Everything from the line containing "plug_end = plate_rear - 3.0" through the line containing "obj.matrix_parent_inverse = Matrix.Identity(4)" should be repeated exactly, and nothing else from the data.

__________________________________________________

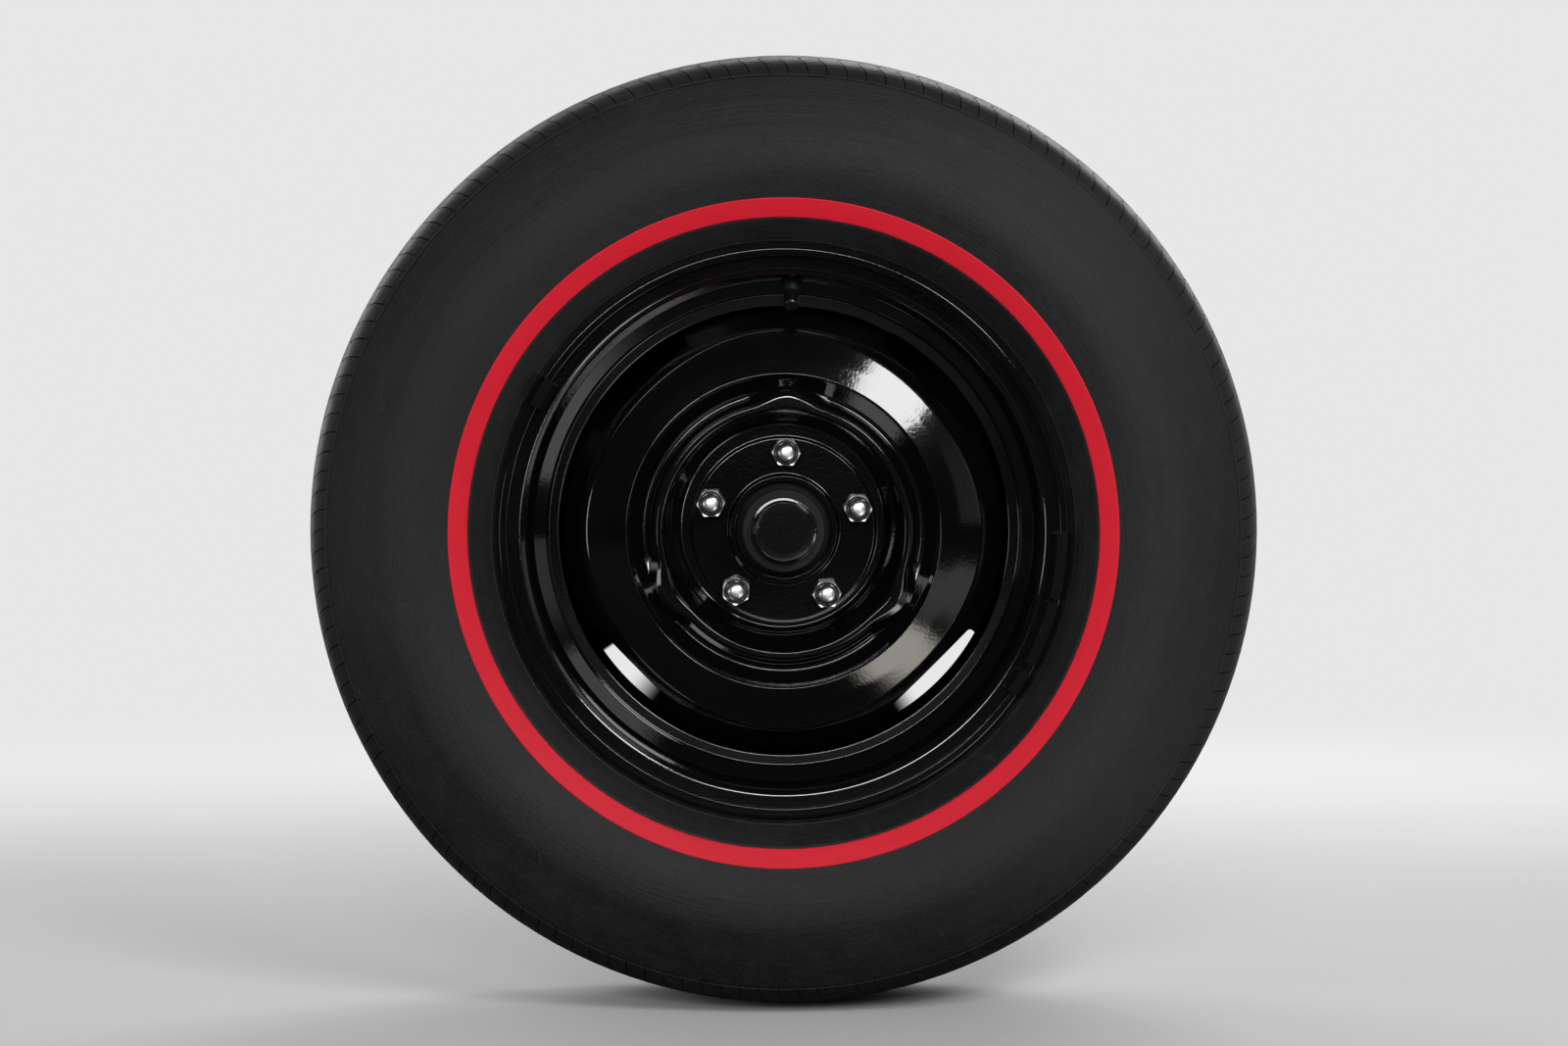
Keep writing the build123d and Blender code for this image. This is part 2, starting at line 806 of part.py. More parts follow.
# Sections, as (x, station, height, width along the axle, height of section)
arm_table = [
    (bolt_x + 8.5, arm_back + 6.0, -8.0, arm_plate, 40.0),
    (90.0, -121.0, -42.0, 15.0, 24.0),
    (arm_eye_x - 10.0, arm_eye_station + 4.0, arm_eye_height + 2.0, 18.0, 16.0),
]
arm_eye_plane = Plane(origin=arm_spot(arm_eye_x, arm_eye_station, arm_eye_height))
with BuildPart() as steering_arm:
    with BuildSketch(station(arm_back)):
        with Locations((bolt_x + arm_pad_shift, 0)):
            RectangleRounded(*arm_pad)
    extrude(amount=arm_plate)
    for x, s, height, deep, tall in arm_table:
        with BuildSketch(Plane(origin=arm_spot(x, s, height), x_dir=(0, 1, 0), z_dir=(1, 0, 0))):
            RectangleRounded(deep, tall, arm_corner)
    loft(ruled=True)
    with BuildSketch(arm_eye_plane):
        Circle(arm_eye)
    extrude(amount=arm_eye_length / 2, both=True)
    with BuildSketch(arm_eye_plane):
        Circle(arm_bore)
    extrude(amount=arm_eye_length, both=True, mode=Mode.SUBTRACT)
    with BuildSketch(station(arm_back)):
        with Locations((bolt_x, bolt_x), (bolt_x, -bolt_x)):
            Circle(plate_bolt_radius)
    extrude(amount=arm_plate, mode=Mode.SUBTRACT)
steering_arm.part.label = "steering_arm"
export_step(steering_arm.part, "parts/steering_arm.step")


# Bolts through backing plate, knuckle flange and, on one side, the steering arm, with nuts outboard
# As (name, places from the axle, station under the heads)
bolt_table = [
    ("arm_bolts", [(bolt_x, bolt_x), (bolt_x, -bolt_x)], arm_back),
    ("plate_bolts", [(-bolt_x, bolt_x), (-bolt_x, -bolt_x)], knuckle_back),
]
for bolt_name, bolt_spots, head_seat in bolt_table:
    with BuildPart() as bolts:
        with BuildSketch(station(head_seat - plate_bolt_head)):
            with Locations(*bolt_spots):
                RegularPolygon(plate_bolt_flats / 2, 6, major_radius=False)
        extrude(amount=plate_bolt_head)
        with BuildSketch(station(head_seat)):
            with Locations(*bolt_spots):
                Circle(plate_bolt_radius)
        extrude(amount=plate_centre - head_seat)
        with BuildSketch(station(plate_centre)):
            with Locations(*bolt_spots):
                RegularPolygon(plate_bolt_flats / 2, 6, major_radius=False)
        extrude(amount=plate_bolt_head)
    bolts.part.label = bolt_name
    export_step(bolts.part, "parts/" + bolt_name + ".step")


# Wheel cylinder's hose port and bleed screw, and the adjuster slot's plug, on the plate's back
port_end = plate_rear - 18.0
with BuildPart() as hose_port:
    with BuildSketch(station(port_end)):
        with Locations(hose_spot):
            Circle(9.0)
    extrude(amount=plate_rear - port_end)
    with BuildSketch(station(port_end)):
        with Locations(hose_spot):
            Circle(4.8)
    extrude(amount=12.0, mode=Mode.SUBTRACT)
hose_port.part.label = "hose_port"
export_step(hose_port.part, "parts/hose_port.step")

bleed_foot = plate_rear - 8.0
bleed_end = plate_rear - 20.0
with BuildPart() as bleed_screw:
    with BuildSketch(station(bleed_foot)):
        with Locations(bleed_spot):
            RegularPolygon(5.0, 6, major_radius=False)
    extrude(amount=plate_rear - bleed_foot)
    with BuildSketch(station(bleed_end)):
        with Locations(bleed_spot):
            Circle(3.2)
    extrude(amount=bleed_foot - bleed_end)
bleed_screw.part.label = "bleed_screw"
export_step(bleed_screw.part, "parts/bleed_screw.step")

plug_end = plate_rear - 3.0
with BuildPart() as adjuster_plug:
    with BuildSketch(station(plug_end)):
        with Locations(plug_spot):
            SlotOverall(*plug_slot, rotation=plug_lean)
    extrude(amount=plate_rear - plug_end)
adjuster_plug.part.label = "adjuster_plug"
export_step(adjuster_plug.part, "parts/adjuster_plug.step")
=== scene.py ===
import math

import bmesh
import bpy
from mathutils import Matrix, Vector


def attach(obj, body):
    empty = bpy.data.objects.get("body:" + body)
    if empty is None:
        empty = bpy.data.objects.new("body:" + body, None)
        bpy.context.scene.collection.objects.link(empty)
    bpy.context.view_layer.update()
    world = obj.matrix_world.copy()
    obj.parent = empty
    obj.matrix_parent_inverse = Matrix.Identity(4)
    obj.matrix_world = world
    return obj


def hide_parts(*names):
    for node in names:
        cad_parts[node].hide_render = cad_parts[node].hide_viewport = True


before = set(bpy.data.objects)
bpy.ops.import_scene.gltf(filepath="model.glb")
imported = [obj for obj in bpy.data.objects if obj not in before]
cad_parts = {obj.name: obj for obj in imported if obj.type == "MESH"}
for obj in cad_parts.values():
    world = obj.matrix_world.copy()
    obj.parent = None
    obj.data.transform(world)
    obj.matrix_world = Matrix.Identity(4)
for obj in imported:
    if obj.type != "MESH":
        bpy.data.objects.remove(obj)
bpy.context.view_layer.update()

scene = bpy.context.scene
scene.view_settings.view_transform = "Standard"

# places are angles in degrees as seen from outboard, radii in mm from the axle, and stations in mm along it,
# which start at the wheel's mounting face and grow outboard, towards -Y
mm = 0.001
axleHeight = 0.095  # the axle above the frame's origin
faceY = -0.142  # the mounting face
rimMid = -15.0  # the station of the rim's middle
studs = {"count": 5, "circle": 57.15, "turn": 88.1}


def place(angle, radius, station):
    turn = math.radians(angle)
    return Vector((
        radius * mm * math.cos(turn), faceY - station * mm, axleHeight + radius * mm * math.sin(turn)))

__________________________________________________

* _RESPONSE TO THIS TASK_
plug_end = plate_rear - 3.0
with BuildPart() as adjuster_plug:
    with BuildSketch(station(plug_end)):
        with Locations(plug_spot):
            SlotOverall(*plug_slot, rotation=plug_lean)
    extrude(amount=plate_rear - plug_end)
adjuster_plug.part.label = "adjuster_plug"
export_step(adjuster_plug.part, "parts/adjuster_plug.step")
=== scene.py ===
import math

import bmesh
import bpy
from mathutils import Matrix, Vector


def attach(obj, body):
    empty = bpy.data.objects.get("body:" + body)
    if empty is None:
        empty = bpy.data.objects.new("body:" + body, None)
        bpy.context.scene.collection.objects.link(empty)
    bpy.context.view_layer.update()
    world = obj.matrix_world.copy()
    obj.parent = empty
    obj.matrix_parent_inverse = Matrix.Identity(4)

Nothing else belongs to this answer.